Kendall Fisher has heard all this before from women seeking help. "This is a textbook case of controlling abusive behavior," she said.
"She was busy all day with the cats. She had no time to think about what she was doing, how she was going to get out. She was trapped."
The cats, Fisher noted, "were one piece of the puzzle. His size, his isolating her from others, his verbal and physical abuse were forms of his controlling behavior."
Parrish and Mitcheff met via an on-line dating service called: "Love Access." She got access. But no love.
"I was looking for a man with God in his life," she explained. "Ed read the Bible.
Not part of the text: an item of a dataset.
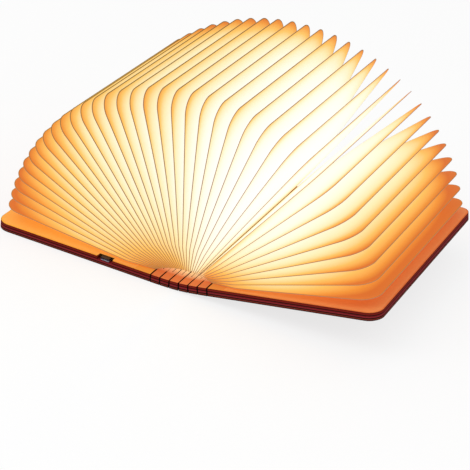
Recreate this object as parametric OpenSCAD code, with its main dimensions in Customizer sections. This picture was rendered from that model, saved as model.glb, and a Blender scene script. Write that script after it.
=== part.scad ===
// Folding book lamp: two laminated wooden covers, a slit-cut wooden spine that bends like a
// living hinge, and a fan of paper leaves that opens with the covers.
// X runs from the left cover to the right one, Y along the spine, Z up.
// The left cover lies flat on the table; the springy spine lifts the right one a little.

/* [Covers] */
// Length of the covers and of the spine, along Y
cover_len = 215; // [160:1:300]
// Width of one cover, from its spine edge to its fore-edge
cover_w = 146; // [110:1:200]
// Thickness of one of the two boards laminated into a cover
board_t = 3.5; // [3.2:0.1:6]
// Radius of the corners at the fore-edge
corner_r = 12; // [4:1:30]
// Angle by which the right cover is lifted off the table
lift = 11; // [0:1:20]

/* [Spine] */
// Number of slats in the spine
slat_count = 6; // [4:1:10]
// Distance from one open cut line to the next
slat_pitch = 8.4; // [7:0.1:12]
// Width of an open cut line
cut_w = 1.2; // [1.2:0.1:1.6]
// Depth of the bending line below the inner face
bend_depth = 1; // [0.6:0.1:1]
// How much more the middle cut lines bend than the outer ones
spine_curl = 6; // [0:1:8]
// Width of a closed slit along the middle of a slat
slit_w = 0.6; // [0.4:0.1:1]
// Length of wood left between the closed slits and at their ends
slit_land = 14; // [6:1:20]
// Length of the bridge that joins neighbouring slats across a cut line
bridge_len = 8; // [5:1:16]
// Gap left between a bridge and the next slat
bridge_gap = 0.1; // [0.05:0.05:0.3]
// The same gap at the middle cut line, where the two halves of the spine meet
middle_gap = 0.45; // [0.35:0.05:0.6]

/* [Paper leaves] */
// Number of leaves
leaf_count = 37; // [24:1:40]
// Length of the outermost leaves from root to fore-edge
leaf_w = 143.5; // [100:0.5:190]
// How much longer the middle leaf is
leaf_grow = 8; // [0:0.5:10]
// Thickness of a leaf, two sheets of paper pressed together
leaf_t = 0.4; // [0.3:0.05:0.5]
// Distance of a leaf's ends from the ends of the covers
leaf_inset = 3; // [2:0.5:10]
// Radius of a leaf's outer corners
leaf_r = 15; // [5:1:30]
// Length of the slanting stretch beside the root
root_taper = 24; // [10:1:40]
// Distance by which the root stops short of the leaf's own ends
root_inset = 6; // [2:1:20]
// Height of the root arch over the line between its ends
root_rise = 5; // [3:0.5:9]
// Gap between the first leaf's root and the level of the liner, and the same at the last leaf
root_clear = 0.3; // [0.2:0.05:0.6]
// Angle between the left cover and the first leaf
first_angle = 5; // [2:0.5:6]
// Angle between the last leaf and the right cover
last_angle = 3.5; // [2:0.5:5]
// How much closer together the leaves lie beside the left cover than beside the right one
fan_skew = 0.12; // [0:0.02:0.3]

/* [Liners] */
// Thickness of the paper glued to a cover's inner face
liner_t = 0.3; // [0.2:0.1:0.5]
// Width of the bare rim around a liner
liner_rim = 1.5; // [1.5:0.5:6]
// Distance of a liner from the spine edge of its cover
liner_from_spine = 14; // [13:1:30]

/* [Electronics] */
// Battery size along X
battery_w = 60; // [30:1:64]
// Battery size along Y
battery_len = 90; // [40:1:110]
// Battery thickness
battery_t = 3; // [2:0.1:3.2]
// Distance of the battery from the spine edge
battery_from_spine = 52; // [44:1:55]
// Circuit board size along X
circuit_w = 22; // [18:1:24]
// Circuit board size along Y
circuit_len = 26; // [20:1:28]
// Circuit board thickness
circuit_t = 0.8; // [0.6:0.1:1]
// Distance of the charging socket's middle from the spine edge
socket_from_spine = 42; // [34:1:60]
// Width of the notch in front of the charging socket
notch_w = 14; // [10:1:18]
// Depth of the notch in front of the circuit board
notch_depth = 5; // [3:0.5:6]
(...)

He said he was a preacher."
After a two-month courtship, they married on Friday, May 13, 2005. "Friday the 13th, should have been a warning," Parrish said.
Another warning came 16 days later. The newlyweds got into an fight. Parrish called the police. The paperwork on the incident became part of 72 pages of police reports that would be filled out by officers responding to her address.
The volume of police reports ceased with Mitcheff's death. But, Parrish's troubles continue. She must find homes for the cats while repairing her self-esteem.
"It might appear that, with all of the cats around me, I am the Crazy Cat Lady," she said after lunch.
"But, I'm not crazy," she insisted. "I went through four years of being held prisoner in my own home. I lost myself.
"I need," she said with a faint smile, "to find me again."